A photo of a mill compound where there is an empty bed look like a stage where emptiness is the protagonist.

"Nobody stopped to looked at it," he says.

There is an interplay of the visible and the invisible in the tactile universe of an urban life, full of chaos and transformations of the self and the objects around you.

"I used to draw in school and college, and after trying different art mediums revisited drawings in 2004. The content of the drawings was different, but over the years I've tried to create my own vocabulary, distinctive imagery developed through drawings. Urban reality blends into an abstract world, the line drawings are a mirror of my overlapping thoughts which eventually transcends into interesting forms. The line plays an integral role in creating a new form, as complex and intricate as the varied thoughts," he says.

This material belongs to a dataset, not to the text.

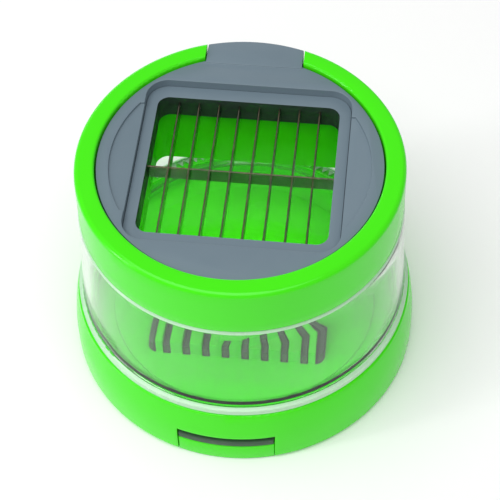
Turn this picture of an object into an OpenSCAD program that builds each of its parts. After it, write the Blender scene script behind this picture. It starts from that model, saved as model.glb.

Padwal grew up in the dense and congested lanes and alleys of South Mumbai in the 1980s and says he formed a deep connection to the streets and the objects, machines, animals and social dramas that unfolded in these lanes.

"My understanding of the modern city as a play of uncertainty and illusion is grounded in these street experiences. The emotional pull of these experiences is felt through the pressure of the objects — found and collected through innumerable forays into the streets and markets of the city, captured in photographs, covered in fine lines drawn by hand," he adds.

And to walk around this space is to confront your own void.

Perhaps that's what art is.

A free verse. An exercise of poetic license to provoke and evoke memories of lost time, an encounter with stories that are composed by the artist and complemented by the viewer.